_Objective_: In the records below, find the line with "return low, high" and the line with "SCREW_VOXEL = 0.12"; return exactly those lines and every line between them.

_Data supplied_:
|---|

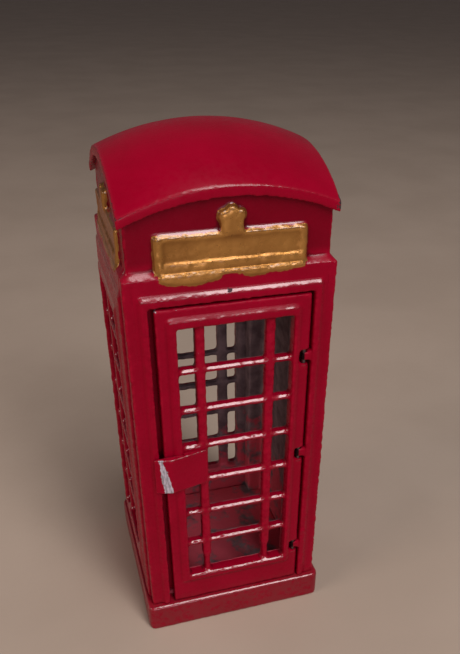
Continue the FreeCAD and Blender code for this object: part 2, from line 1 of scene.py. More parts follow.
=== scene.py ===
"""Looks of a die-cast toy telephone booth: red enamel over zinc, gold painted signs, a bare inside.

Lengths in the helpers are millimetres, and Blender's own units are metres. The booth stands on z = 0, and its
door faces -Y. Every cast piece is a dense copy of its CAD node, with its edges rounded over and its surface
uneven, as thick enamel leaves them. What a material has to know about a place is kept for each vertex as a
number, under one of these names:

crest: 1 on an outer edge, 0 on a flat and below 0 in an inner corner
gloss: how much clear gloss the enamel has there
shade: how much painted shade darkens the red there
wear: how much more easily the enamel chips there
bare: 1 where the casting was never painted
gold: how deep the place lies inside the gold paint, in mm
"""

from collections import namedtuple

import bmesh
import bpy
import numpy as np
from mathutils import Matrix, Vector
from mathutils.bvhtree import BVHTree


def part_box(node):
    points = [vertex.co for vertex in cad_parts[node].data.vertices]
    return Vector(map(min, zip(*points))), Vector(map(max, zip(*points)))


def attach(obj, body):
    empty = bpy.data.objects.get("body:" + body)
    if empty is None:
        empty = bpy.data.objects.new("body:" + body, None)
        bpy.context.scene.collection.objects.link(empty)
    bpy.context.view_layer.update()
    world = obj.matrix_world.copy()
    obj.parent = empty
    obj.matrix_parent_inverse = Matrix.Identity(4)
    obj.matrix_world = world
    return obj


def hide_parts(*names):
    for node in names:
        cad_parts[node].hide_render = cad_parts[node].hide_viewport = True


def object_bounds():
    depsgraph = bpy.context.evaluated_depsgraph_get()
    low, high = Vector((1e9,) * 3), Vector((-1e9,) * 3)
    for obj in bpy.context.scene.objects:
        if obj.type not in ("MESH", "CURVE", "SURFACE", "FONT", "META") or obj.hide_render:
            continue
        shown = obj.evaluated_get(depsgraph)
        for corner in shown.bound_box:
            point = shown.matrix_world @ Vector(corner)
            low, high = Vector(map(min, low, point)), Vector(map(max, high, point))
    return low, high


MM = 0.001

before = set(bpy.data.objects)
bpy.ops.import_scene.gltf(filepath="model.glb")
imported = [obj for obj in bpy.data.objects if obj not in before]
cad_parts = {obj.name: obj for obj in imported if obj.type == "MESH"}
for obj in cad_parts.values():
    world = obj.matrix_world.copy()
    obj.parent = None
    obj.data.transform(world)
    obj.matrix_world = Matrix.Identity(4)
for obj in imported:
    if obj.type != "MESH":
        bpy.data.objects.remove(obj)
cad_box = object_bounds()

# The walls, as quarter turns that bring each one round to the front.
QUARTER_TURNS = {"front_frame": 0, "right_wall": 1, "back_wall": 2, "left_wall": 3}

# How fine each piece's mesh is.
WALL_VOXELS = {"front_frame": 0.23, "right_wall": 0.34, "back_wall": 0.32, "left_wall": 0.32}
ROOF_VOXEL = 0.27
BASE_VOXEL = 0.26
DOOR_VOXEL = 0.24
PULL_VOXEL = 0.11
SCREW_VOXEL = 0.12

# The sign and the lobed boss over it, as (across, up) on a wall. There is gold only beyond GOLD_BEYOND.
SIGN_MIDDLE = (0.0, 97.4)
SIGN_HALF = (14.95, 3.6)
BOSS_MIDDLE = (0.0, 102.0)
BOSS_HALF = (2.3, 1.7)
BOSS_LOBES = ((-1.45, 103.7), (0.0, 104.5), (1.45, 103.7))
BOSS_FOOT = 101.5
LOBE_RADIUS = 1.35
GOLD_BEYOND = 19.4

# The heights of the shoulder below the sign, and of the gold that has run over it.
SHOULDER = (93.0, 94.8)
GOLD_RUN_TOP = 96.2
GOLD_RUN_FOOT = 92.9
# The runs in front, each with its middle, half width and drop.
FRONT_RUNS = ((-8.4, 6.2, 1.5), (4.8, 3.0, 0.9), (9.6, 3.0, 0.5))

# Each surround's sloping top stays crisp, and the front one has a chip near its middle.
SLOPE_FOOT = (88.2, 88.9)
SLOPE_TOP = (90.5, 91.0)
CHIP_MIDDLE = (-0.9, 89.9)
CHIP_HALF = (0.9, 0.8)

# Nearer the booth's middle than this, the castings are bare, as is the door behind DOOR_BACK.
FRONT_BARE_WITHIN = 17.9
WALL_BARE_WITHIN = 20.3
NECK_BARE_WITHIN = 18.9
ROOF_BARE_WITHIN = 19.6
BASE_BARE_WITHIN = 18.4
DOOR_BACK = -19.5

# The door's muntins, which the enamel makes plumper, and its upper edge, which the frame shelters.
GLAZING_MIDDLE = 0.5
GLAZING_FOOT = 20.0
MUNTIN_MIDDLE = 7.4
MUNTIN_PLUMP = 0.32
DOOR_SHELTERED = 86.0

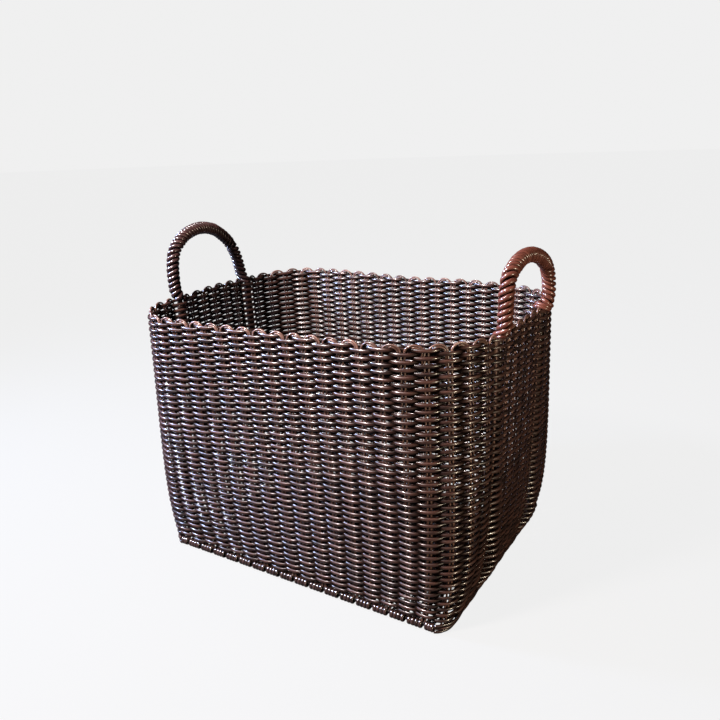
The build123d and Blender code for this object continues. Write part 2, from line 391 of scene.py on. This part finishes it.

|---|

_Task solution_:
    return low, high


MM = 0.001

before = set(bpy.data.objects)
bpy.ops.import_scene.gltf(filepath="model.glb")
imported = [obj for obj in bpy.data.objects if obj not in before]
cad_parts = {obj.name: obj for obj in imported if obj.type == "MESH"}
for obj in cad_parts.values():
    world = obj.matrix_world.copy()
    obj.parent = None
    obj.data.transform(world)
    obj.matrix_world = Matrix.Identity(4)
for obj in imported:
    if obj.type != "MESH":
        bpy.data.objects.remove(obj)
cad_box = object_bounds()

# The walls, as quarter turns that bring each one round to the front.
QUARTER_TURNS = {"front_frame": 0, "right_wall": 1, "back_wall": 2, "left_wall": 3}

# How fine each piece's mesh is.
WALL_VOXELS = {"front_frame": 0.23, "right_wall": 0.34, "back_wall": 0.32, "left_wall": 0.32}
ROOF_VOXEL = 0.27
BASE_VOXEL = 0.26
DOOR_VOXEL = 0.24
PULL_VOXEL = 0.11
SCREW_VOXEL = 0.12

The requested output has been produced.